Me acordé de esa entrevista pues acabo de terminar su Un episodio en la vida del pintor viajero, en que narra la estancia de Rugendas en Chile y Argentina. Sin nunca haber sido un entusiasta de su obra, desde hace unas semanas vengo pensando en el buen personaje que es Aira, y que más interesante que sus novelas sería un libro sobre Aira. Tal vez la sorprendente influencia que ha alcanzado en las nuevas generaciones de escritores argentinos se explique menos por su obra que por él como personaje, un erudito que no se toma demasiado en serio la literatura, un ex estudioso al que sólo le interesa crear. Con su costumbre de escribir improvisando y sin apenas corregir, la figura de Aira evoca a la divorciada de mediana edad que le dedicó mucho tiempo al matrimonio y a los hijos, y ahora sólo le interesa vivir.

Recuerdo otra entrevista, de hace unos diez o quince años –entrevista que recorté, guardé y luego perdí–, en que Aira se definía como «un propagandista del olvido» y acto seguido se preguntaba por qué en Latinoamérica se percibía eso como una aprobación implícita a las dictaduras militares. En su caso, para un tipo que poco después de los treinta años completó un Diccionario de autores latinoamericanos de 640 páginas, quizás el olvido no sólo sea un modo de reinstaurar el juego y la memoria individual, caprichosa, sino también de evitar la condena de «Funes, el memorioso»: volverse loco.

El libro sobre Aira que propongo también podría ser de ficción, y así como en su El congreso de literatura unos estudiantes clonan en el subterráneo de una universidad a Carlos Fuentes para dominar el mundo, se podría imaginar a unos estudiantes que clonan a Aira para escribir muchos libros o para que los ayude a aumentar la producción de su editorial. Al final, por supuesto, los estudiantes caen víctimas de las elucubraciones del clonado.

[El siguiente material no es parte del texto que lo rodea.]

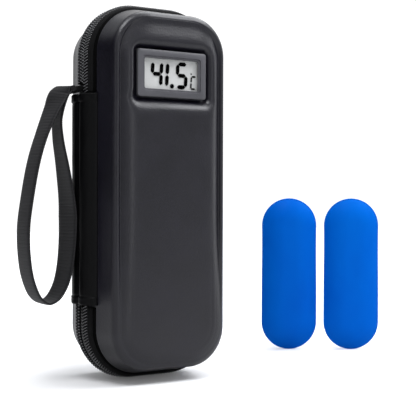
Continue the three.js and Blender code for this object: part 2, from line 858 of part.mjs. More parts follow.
// Pull that hangs from a round bar at the origin
function pullTab() {
  const shape = roundedRectangle(pullWidth, pullLength, pullCorner);
  shape.holes.push(
    new THREE.Path(roundedRectangle(pullEyeWidth, pullEyeLength, pullBarRadius / 2).getPoints(2)
      .map(point => point.add(new THREE.Vector2(0, (pullLength - pullEyeLength) / 2 - 2 * pullBarRadius)))),
  );
  const tip = new THREE.Path();
  tip.absarc(0, -pullLength / 2 + pullCorner + pullTipHoleRadius, pullTipHoleRadius, 0, 2 * Math.PI);
  shape.holes.push(tip);
  const plate = new THREE.ExtrudeGeometry(shape, {
    depth: pullThickness,
    bevelEnabled: false,
    curveSegments: 4,
  });
  return plate.rotateX(Math.PI / 2).rotateZ(Math.PI / 2)
    .translate(-pullThickness / 2, 0, pullBarRadius - pullLength / 2);
}

// Ice pack as rings of its rounded outline from one face to the other
const packCrownShares = [
  [0, 0], [0.03, 0.32], [0.1, 0.6], [0.24, 0.82], [0.48, 0.95], [0.72, 1],
];

function icePack() {
  const [halfPack, halfThickness] = [packWidth / 2, packThickness / 2];
  const ring = (insetShare, riseShare) => {
    const radius = halfPack * (1 - insetShare);
    const points = [];
    for (const end of [0, 1]) {
      const centreZ = end === 0 ? halfPack : packHeight - halfPack;
      for (let step = 0; step <= packSteps; step += 1) {
        const angle = Math.PI * (1 + end + step / packSteps);
        points.push([
          radius * Math.cos(angle),
          riseShare * halfThickness,
          centreZ + radius * Math.sin(angle),
        ]);
      }
    }
    return points;
  };
  const rear = packCrownShares.slice(1).map(([inset, rise]) => ring(inset, rise));
  const front = packCrownShares.slice(1).map(([inset, rise]) => ring(inset, -rise)).reverse();
  return solidFromRings([...front, ring(0, 0), ...rear], flattenXZ);
}

const leather = { color: 0x37373c, roughness: 0.55, metalness: 0 };
const darkWebbing = { color: 0x1d1c20, roughness: 0.85, metalness: 0 };
const coilPlastic = { color: 0x26262a, roughness: 0.5, metalness: 0 };
const foil = { color: 0xb9bcc0, roughness: 0.35, metalness: 0.6 };
const knit = { color: 0x2b2b2f, roughness: 0.95, metalness: 0 };
const housingPlastic = { color: 0x4a4a52, roughness: 0.45, metalness: 0 };
const darkPlastic = { color: 0x1b1b1e, roughness: 0.5, metalness: 0 };
const clear = { color: 0xe6ecec, roughness: 0.05, metalness: 0 };
const lcdGrey = { color: 0xcfd1cf, roughness: 0.3, metalness: 0 };
const boardGreen = { color: 0x1d5a35, roughness: 0.6, metalness: 0 };
const steel = { color: 0xb5b7ba, roughness: 0.3, metalness: 1 };
const gunmetal = { color: 0x3a3b3f, roughness: 0.35, metalness: 1 };
const rubber = { color: 0x202022, roughness: 0.8, metalness: 0 };
const packBlue = { color: 0x0a52c8, roughness: 0.5, metalness: 0 };

const group = new THREE.Group();

function add(name, geometry, finishes, parent = group) {
  const mesh = new THREE.Mesh(finish(geometry), new THREE.MeshStandardMaterial(finishes));
  mesh.name = name;
  parent.add(mesh);
  return mesh;
}

function addGroup(x, y, z, turn = 0) {
  const nested = new THREE.Group();
  nested.position.set(x, y, z);
  nested.rotation.z = turn;
  group.add(nested);
  return nested;
}

add('rear_shell', rearShell(), leather);
add('rear_lining', rearLining(), foil);
add('rear_zip_tape', rearTape(), darkWebbing);
add('rear_zip_coil', rearCoil(), coilPlastic);
add('spine_cover', spineCover(), leather);
add('strap_tab', strapTab(), darkWebbing);
add('pen_board', penBoard(), knit);
add('pen_band_lower', penBand(lowerBandZ), darkWebbing);
add('pen_band_upper', penBand(upperBandZ), darkWebbing);

add('lid_shell', lidShell(), leather);
add('lid_lining', lidLining(), foil);
add('lid_zip_tape', lidTape(), darkWebbing);
add('lid_zip_coil', lidCoil(), coilPlastic);
add('pack_sleeve', packSleeve(), knit);
add('sleeve_binding', sleeveBinding(), darkWebbing);

add('display_housing', displayHousing(), housingPlastic);
add('display_lens', displayLens(), clear);
add('lcd_panel', lcdPanel(), lcdGrey);
add('rubber_connector', rubberConnector(), rubber);
add('circuit_board', circuitBoard(), boardGreen);
add('driver_chip', driverChip(), darkPlastic);
add('cell_contact_left', cellContact(-1), steel);
add('cell_contact_right', cellContact(1), steel);
add('button_cell_left', buttonCell(-1), steel);
add('button_cell_right', buttonCell(1), steel);
add('housing_back', housingBack(), darkPlastic);
add('battery_door', batteryDoor(), darkPlastic);
add('temperature_probe', temperatureProbe(), darkPlastic);

add('wrist_strap', wristStrap(), darkWebbing);

for (const [name, end] of [['upper', 1], ['lower', -1]]) {
  const centreZ = sliderMeetZ + end * (sliderLength + sliderGap) / 2;
  add(`${name}_slider`, sliderBody(end), gunmetal, addGroup(0, 0, centreZ));
  add(`${name}_pull`, pullTab(), gunmetal, addGroup(bridgeAxisX, 0, centreZ + end * bridgeOffset));
}

for (const [name, place] of [['near', nearPackPlace], ['far', farPackPlace]]) {
  add(`ice_pack_${name}`, icePack(), packBlue, addGroup(place.x, place.y, 0, packTurn));
}

export default group;
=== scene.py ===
"""The finished look of the insulin cooling case, its wrist strap and its two gel packs.

Lengths in the tables are millimetres in the part's own frame: +X to the opening side, the lid
faces -Y, +Z up, the parting plane is y = 0 and the foot is z = 0.
"""

import contextlib
import math

import bmesh
import bpy
import numpy as np
from mathutils import Matrix, Vector, noise


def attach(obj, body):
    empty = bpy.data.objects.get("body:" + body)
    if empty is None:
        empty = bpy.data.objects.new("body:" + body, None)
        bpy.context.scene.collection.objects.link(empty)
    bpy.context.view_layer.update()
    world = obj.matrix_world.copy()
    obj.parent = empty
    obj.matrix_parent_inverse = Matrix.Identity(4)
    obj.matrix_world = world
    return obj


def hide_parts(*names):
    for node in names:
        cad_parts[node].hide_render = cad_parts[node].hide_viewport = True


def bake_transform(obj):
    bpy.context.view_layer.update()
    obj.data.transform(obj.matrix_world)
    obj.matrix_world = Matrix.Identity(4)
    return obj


MM = 0.001
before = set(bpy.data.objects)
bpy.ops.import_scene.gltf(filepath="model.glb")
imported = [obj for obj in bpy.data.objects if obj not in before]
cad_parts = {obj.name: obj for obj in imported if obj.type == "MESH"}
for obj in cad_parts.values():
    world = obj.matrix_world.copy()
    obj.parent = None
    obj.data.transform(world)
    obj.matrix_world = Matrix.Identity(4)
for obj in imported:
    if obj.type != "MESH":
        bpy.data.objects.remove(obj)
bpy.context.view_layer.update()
scene = bpy.context.scene

# Outline of the case

HALF_WIDTH = 47.5
HEIGHT = 234.5
MIDDLE = HEIGHT / 2
CORNER = 35.5
SHOULDER = 23.9
SHOULDER_INSET = 8.65
MODULE_Z = 188.6


def radius_at(inset):
    if inset > SHOULDER_INSET:
        return SHOULDER - (inset - SHOULDER_INSET) * 0.5
    return CORNER + (SHOULDER - CORNER) * inset / SHOULDER_INSET


def outline(q, inset):
    """Points of the outline at an inset. q runs 0 to 8: arcs have even, straights odd numbers,
    from the foot of the spine side round the foot, the opening side and the top."""
    q = np.mod(np.asarray(q, float), 8)
    segment = np.minimum(q.astype(int), 7)
    share = q - segment
    radius = radius_at(inset)
    x1, low, high = HALF_WIDTH - inset - radius, inset + radius, HEIGHT - inset - radius
    corners = np.array([(-x1, low), (x1, low), (x1, high), (-x1, high)])
    corner = segment // 2
    straight = segment % 2 == 1
    here, after = corners[corner], corners[(corner + 1) % 4]
    centre = here + (after - here) * np.where(straight, share, 0.0)[..., None]
    angle = np.pi + (corner + np.where(straight, 1.0, share)) * np.pi / 2
    return centre[..., 0] + radius * np.cos(angle), centre[..., 1] + radius * np.sin(angle)


ARC = CORNER * np.pi / 2
FLAT = 2 * (HALF_WIDTH - CORNER)
SIDE = HEIGHT - 2 * CORNER
LENGTHS = np.array([ARC, FLAT, ARC, SIDE, ARC, FLAT, ARC, SIDE])
STARTS = np.concatenate([[0], np.cumsum(LENGTHS)])
PERIMETER = STARTS[-1]


def at_length(s):
    """Outline parameter at a length along the outline, from the foot of the spine side."""
    s = np.mod(np.asarray(s, float), PERIMETER)
    segment = np.clip(np.searchsorted(STARTS, s, side="right") - 1, 0, 7)
    return segment + (s - STARTS[segment]) / LENGTHS[segment]


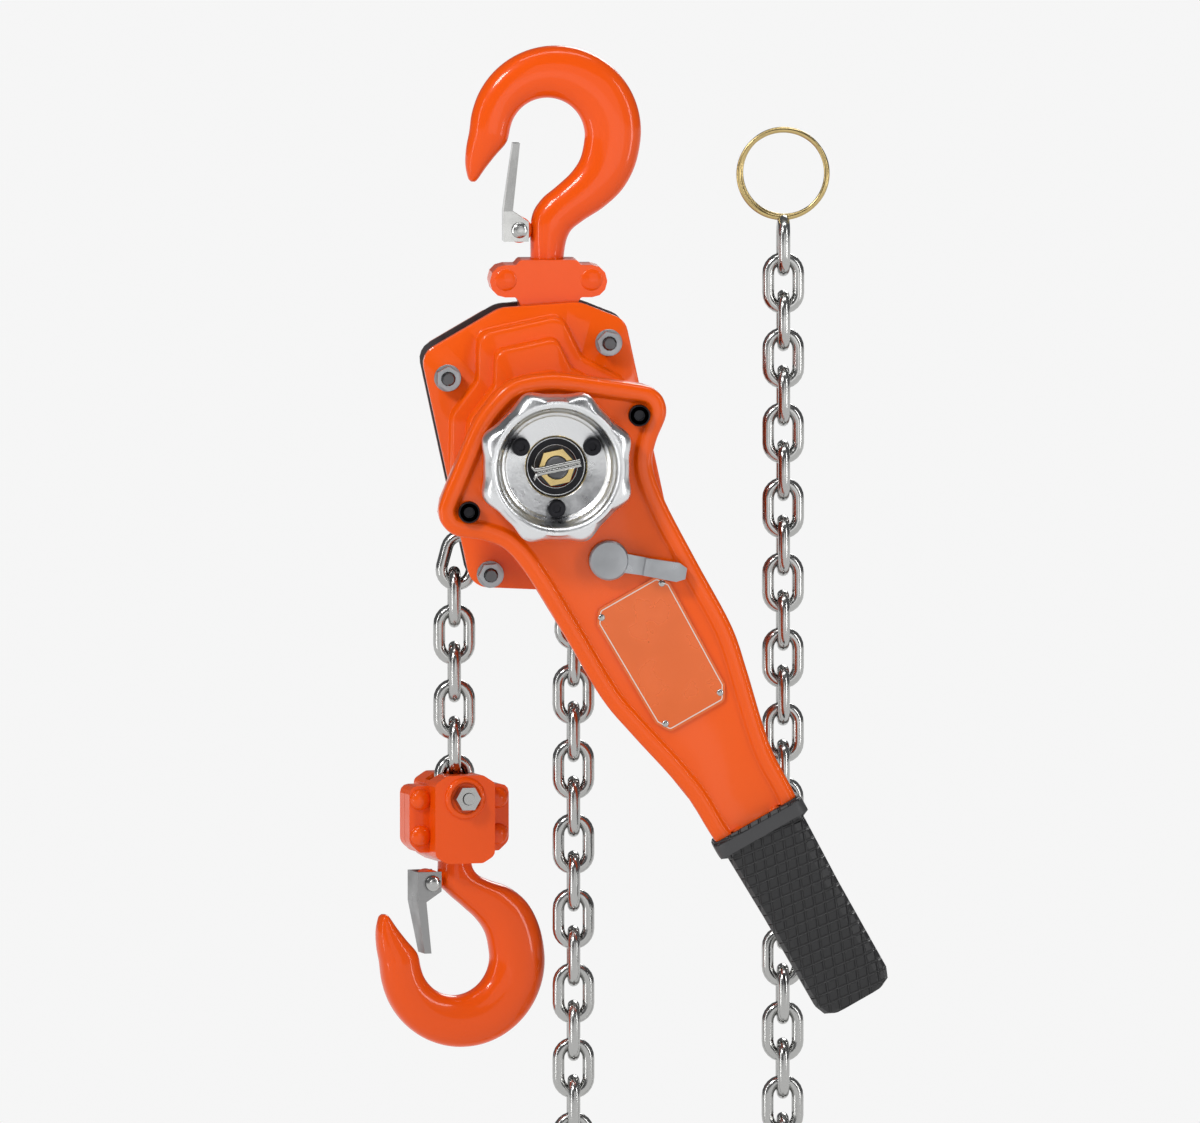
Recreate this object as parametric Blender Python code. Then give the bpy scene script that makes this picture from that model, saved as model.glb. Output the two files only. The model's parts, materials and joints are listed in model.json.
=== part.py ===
"""Lever chain hoist, 0.75 t class, hanging by its top hook.

Frame: the origin is the saddle of the top hook, where the hoist hangs. +Z is up along the load
line, +X is to the right seen from the hand wheel side, and +Y runs from the hand wheel to the
gear case. Everything is in metres.
"""

from math import atan2, cos, hypot, pi, radians, sin

import bmesh
import bpy
from mathutils import Euler, Matrix, Vector

MM = 0.001

# --- driving dimensions -------------------------------------------------------------------
CLEAR = 0.3 * MM                 # gap between pieces that touch
DRIVE_DROP = 171.5 * MM          # hook saddle to the drive axis
FRAME_TILT = radians(12.2)       # the frame hangs turned by this much
LEVER_TILT = radians(29.5)       # lever's angle from straight down
PIN_DROP = 108 * MM              # hook saddle to the suspension pin

CHAIN_WIRE = 2.9 * MM              # radius of the link's wire
CHAIN_PITCH = 18 * MM
CHAIN_HALF_WIDTH = 10.1 * MM     # outer half width of a link
LOAD_X = -44.6 * MM              # the loaded strand
BLOCK_PIN_Z = -334.6 * MM
FIRST_LINK_Z = -329.2 * MM
BLOCK_YAW = radians(15)
LOAD_LINKS = 6

PLATE_INNER = 15 * MM            # half gap between the side plates
PLATE_THICK = 4 * MM
PLATE_OUTER = PLATE_INNER + PLATE_THICK
SHEET = 2 * MM                   # pressed covers and shells
STAY_U = 39.4 * MM
STAY_V = 48.1 * MM
STAY_R = 5.4 * MM
STUD_R = 3.2 * MM

BOWL_R = 18 * MM
HOOK_OUTER_R = 41 * MM
HOOK_OUTER_SHIFT = Vector((4 * MM, -2 * MM))
HOOK_HALF_THICK = 8.6 * MM
BOTTOM_BOWL_Z = -413 * MM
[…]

La idea del olvido es interesante, y también provocadora, si se la contrasta con aquella que señala que «los pueblos que olvidan su historia están condenados a repetirla», frase de otro argentino que se repite mucho en ciertos círculos, pero que nadie se ha ocupado de comprobar. La valoración del olvido por parte de Aira puede ser un sano intento de librarse de la literatura como memoria colectiva o mero ejercicio de historiografía, y sugiere que una obra artística es a veces una nueva memoria, una más auténtica y menos múltiple.

Escribiendo, como él mismo dice, una página diaria en su método de escritura automática, el catálogo de Aira se remonta ya a los noventa libros. Para el interesado en estudiar su obra esta cantidad podrá parecer abrumadora, e irá en su rescate el chiste liberador: sólo Aira ha leído todos sus libros. Luego, quizás en medio de la investigación, caerá la comprobación maciza e ineludible de que éste nunca ha mencionado que su método incluya el leerlos.